Request » The lines to print start at the one containing "mirror.merge_threshold = MERGE_DISTANCE" and end at the one containing "imported = [obj"; print them exactly, ends included, and only them.

Information shown »
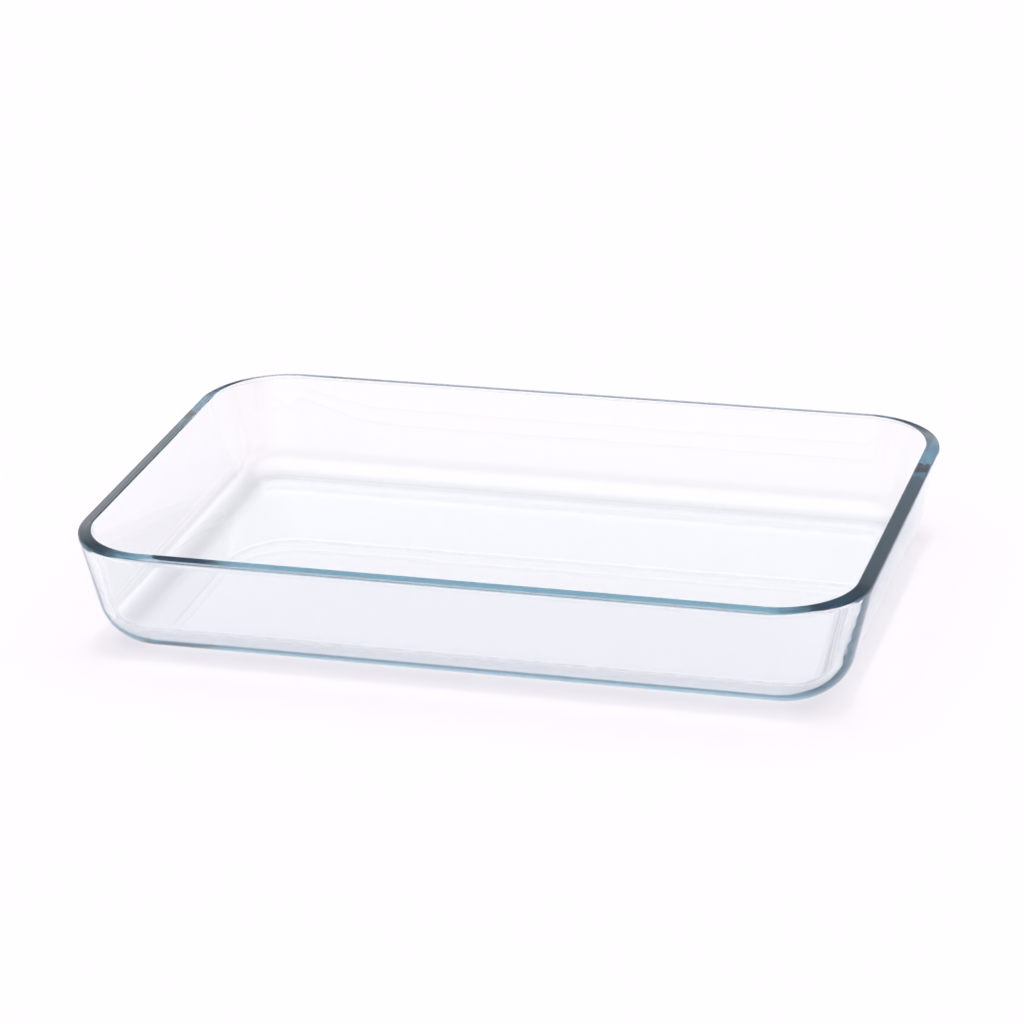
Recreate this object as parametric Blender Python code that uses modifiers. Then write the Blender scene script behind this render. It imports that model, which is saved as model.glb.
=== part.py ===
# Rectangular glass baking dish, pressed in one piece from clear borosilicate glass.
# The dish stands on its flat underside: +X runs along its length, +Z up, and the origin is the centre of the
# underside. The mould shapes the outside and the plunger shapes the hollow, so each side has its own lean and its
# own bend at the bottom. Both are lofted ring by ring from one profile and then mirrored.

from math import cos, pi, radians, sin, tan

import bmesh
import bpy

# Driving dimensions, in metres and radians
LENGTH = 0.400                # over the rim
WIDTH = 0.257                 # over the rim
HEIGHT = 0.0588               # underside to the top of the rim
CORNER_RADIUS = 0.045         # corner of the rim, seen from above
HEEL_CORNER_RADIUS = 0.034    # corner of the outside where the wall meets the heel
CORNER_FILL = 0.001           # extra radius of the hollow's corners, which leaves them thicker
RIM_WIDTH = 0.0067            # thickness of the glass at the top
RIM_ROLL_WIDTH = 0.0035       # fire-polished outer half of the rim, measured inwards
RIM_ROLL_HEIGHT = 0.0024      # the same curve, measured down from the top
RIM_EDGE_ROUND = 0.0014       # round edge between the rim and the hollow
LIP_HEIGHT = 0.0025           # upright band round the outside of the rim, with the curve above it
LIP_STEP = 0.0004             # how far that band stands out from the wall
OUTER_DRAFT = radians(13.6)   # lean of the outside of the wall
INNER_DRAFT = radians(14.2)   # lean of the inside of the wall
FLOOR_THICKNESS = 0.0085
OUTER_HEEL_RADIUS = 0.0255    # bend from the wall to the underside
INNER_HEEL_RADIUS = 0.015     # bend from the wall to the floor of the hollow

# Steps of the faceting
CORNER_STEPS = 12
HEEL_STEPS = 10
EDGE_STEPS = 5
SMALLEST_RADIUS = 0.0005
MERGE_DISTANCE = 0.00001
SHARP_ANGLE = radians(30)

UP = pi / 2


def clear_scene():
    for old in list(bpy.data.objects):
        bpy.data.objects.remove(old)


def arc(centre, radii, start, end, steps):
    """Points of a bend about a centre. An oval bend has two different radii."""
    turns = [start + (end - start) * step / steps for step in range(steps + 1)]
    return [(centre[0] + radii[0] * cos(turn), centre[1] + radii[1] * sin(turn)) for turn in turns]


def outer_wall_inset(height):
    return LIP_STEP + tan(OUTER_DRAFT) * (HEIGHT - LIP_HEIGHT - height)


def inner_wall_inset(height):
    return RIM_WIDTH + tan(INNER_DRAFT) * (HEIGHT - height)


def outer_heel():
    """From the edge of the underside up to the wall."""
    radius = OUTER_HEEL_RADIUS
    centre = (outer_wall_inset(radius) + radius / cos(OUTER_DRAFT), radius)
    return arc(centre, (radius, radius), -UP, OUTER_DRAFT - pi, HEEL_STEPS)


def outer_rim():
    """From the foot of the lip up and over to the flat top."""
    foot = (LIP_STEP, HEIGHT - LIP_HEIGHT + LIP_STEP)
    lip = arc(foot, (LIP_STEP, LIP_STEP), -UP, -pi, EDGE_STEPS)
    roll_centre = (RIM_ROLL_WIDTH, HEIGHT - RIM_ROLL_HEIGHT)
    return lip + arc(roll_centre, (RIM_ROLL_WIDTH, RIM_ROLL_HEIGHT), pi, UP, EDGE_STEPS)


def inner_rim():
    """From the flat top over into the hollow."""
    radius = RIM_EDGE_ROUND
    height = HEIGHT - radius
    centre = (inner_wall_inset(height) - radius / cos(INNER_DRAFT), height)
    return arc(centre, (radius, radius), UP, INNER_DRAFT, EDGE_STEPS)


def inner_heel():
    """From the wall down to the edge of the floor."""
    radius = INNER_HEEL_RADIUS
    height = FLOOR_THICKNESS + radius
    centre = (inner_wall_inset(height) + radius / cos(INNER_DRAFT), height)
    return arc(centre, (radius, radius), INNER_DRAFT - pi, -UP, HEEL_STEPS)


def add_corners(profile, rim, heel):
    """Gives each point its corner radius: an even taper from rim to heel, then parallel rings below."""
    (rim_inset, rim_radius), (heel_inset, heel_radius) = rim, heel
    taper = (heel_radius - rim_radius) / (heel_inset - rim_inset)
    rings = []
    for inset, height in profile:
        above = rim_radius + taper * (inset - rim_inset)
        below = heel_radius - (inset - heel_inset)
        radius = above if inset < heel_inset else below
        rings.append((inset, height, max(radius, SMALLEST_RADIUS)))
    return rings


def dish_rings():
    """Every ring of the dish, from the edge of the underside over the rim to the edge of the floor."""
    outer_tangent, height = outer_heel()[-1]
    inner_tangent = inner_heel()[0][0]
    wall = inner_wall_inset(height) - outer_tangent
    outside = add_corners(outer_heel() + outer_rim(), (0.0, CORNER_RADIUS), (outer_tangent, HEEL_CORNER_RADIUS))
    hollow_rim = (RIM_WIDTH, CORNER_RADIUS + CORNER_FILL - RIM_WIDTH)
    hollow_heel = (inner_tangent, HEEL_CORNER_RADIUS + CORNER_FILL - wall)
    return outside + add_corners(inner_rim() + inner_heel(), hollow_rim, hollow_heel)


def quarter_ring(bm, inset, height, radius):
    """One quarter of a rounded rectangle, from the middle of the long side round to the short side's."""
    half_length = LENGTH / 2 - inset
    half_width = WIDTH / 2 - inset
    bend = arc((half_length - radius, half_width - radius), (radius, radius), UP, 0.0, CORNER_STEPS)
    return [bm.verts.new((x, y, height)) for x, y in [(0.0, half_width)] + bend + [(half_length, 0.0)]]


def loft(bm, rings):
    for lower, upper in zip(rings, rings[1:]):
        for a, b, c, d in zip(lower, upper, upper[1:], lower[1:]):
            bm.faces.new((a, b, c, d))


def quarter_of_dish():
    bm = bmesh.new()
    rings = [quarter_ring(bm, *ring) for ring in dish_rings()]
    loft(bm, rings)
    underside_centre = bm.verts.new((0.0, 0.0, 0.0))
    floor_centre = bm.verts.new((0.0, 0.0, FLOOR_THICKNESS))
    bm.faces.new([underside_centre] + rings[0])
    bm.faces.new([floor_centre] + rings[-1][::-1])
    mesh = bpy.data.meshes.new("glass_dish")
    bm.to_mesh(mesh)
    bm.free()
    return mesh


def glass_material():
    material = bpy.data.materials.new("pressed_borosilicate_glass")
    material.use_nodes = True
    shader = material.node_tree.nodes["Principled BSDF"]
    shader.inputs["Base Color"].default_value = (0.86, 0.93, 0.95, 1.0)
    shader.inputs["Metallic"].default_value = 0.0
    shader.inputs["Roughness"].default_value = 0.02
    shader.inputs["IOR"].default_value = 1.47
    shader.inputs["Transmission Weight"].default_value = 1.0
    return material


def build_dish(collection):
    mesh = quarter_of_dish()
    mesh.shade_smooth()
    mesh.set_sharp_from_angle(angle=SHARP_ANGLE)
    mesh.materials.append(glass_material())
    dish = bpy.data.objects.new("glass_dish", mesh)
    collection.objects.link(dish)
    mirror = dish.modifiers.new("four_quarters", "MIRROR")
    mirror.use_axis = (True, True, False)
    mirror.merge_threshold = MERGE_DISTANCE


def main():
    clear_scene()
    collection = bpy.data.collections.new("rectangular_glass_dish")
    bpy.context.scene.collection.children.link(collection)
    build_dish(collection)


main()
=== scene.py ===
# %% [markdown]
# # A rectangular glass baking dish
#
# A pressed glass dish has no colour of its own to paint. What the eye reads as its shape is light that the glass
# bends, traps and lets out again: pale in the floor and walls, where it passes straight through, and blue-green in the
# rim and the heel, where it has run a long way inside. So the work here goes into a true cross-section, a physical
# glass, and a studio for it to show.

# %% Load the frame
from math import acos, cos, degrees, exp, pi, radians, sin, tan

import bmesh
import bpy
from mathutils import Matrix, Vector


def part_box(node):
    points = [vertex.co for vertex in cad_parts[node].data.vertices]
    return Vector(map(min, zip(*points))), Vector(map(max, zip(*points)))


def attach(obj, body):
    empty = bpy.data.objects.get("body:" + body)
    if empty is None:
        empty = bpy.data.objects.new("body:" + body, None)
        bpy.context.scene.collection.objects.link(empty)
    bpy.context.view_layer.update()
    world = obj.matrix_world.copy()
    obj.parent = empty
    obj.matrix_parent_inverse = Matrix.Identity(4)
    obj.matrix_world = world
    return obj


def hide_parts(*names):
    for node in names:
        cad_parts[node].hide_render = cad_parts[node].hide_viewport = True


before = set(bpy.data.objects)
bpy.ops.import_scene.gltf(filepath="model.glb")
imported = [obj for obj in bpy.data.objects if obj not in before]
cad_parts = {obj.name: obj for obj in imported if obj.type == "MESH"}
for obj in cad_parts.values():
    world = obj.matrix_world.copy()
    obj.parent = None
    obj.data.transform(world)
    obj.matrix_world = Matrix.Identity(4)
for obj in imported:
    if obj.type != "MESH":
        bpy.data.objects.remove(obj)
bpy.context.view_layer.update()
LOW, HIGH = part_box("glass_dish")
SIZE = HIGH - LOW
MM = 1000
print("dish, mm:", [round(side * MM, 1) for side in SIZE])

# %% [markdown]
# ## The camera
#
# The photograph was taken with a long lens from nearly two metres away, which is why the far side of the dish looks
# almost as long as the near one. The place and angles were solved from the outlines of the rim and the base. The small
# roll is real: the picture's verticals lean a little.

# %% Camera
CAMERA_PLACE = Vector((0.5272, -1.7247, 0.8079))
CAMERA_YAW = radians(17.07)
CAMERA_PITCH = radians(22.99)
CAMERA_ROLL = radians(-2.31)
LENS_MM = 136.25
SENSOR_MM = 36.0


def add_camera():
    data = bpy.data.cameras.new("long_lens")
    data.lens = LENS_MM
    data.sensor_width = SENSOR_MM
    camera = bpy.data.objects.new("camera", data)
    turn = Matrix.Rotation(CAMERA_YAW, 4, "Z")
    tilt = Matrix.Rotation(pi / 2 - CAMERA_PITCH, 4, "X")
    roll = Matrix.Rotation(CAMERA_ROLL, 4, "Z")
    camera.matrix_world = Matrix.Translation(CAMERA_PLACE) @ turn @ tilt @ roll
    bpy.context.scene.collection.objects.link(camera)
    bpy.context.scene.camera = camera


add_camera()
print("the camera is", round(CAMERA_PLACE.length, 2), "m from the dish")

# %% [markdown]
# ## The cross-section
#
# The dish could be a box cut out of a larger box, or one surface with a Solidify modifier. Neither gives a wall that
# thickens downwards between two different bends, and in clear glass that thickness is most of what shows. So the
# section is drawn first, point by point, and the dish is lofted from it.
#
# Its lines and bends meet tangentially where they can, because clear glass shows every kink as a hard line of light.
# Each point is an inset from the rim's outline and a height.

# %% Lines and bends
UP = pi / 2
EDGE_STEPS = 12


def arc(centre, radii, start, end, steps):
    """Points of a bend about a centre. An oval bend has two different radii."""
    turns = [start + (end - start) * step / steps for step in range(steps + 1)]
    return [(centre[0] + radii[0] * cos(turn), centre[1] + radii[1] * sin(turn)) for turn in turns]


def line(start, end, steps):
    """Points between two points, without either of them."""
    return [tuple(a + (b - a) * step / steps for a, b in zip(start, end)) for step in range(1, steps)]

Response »
    mirror.merge_threshold = MERGE_DISTANCE


def main():
    clear_scene()
    collection = bpy.data.collections.new("rectangular_glass_dish")
    bpy.context.scene.collection.children.link(collection)
    build_dish(collection)


main()
=== scene.py ===
# %% [markdown]
# # A rectangular glass baking dish
#
# A pressed glass dish has no colour of its own to paint. What the eye reads as its shape is light that the glass
# bends, traps and lets out again: pale in the floor and walls, where it passes straight through, and blue-green in the
# rim and the heel, where it has run a long way inside. So the work here goes into a true cross-section, a physical
# glass, and a studio for it to show.

# %% Load the frame
from math import acos, cos, degrees, exp, pi, radians, sin, tan

import bmesh
import bpy
from mathutils import Matrix, Vector


def part_box(node):
    points = [vertex.co for vertex in cad_parts[node].data.vertices]
    return Vector(map(min, zip(*points))), Vector(map(max, zip(*points)))


def attach(obj, body):
    empty = bpy.data.objects.get("body:" + body)
    if empty is None:
        empty = bpy.data.objects.new("body:" + body, None)
        bpy.context.scene.collection.objects.link(empty)
    bpy.context.view_layer.update()
    world = obj.matrix_world.copy()
    obj.parent = empty
    obj.matrix_parent_inverse = Matrix.Identity(4)
    obj.matrix_world = world
    return obj


def hide_parts(*names):
    for node in names:
        cad_parts[node].hide_render = cad_parts[node].hide_viewport = True


before = set(bpy.data.objects)
bpy.ops.import_scene.gltf(filepath="model.glb")
imported = [obj for obj in bpy.data.objects if obj not in before]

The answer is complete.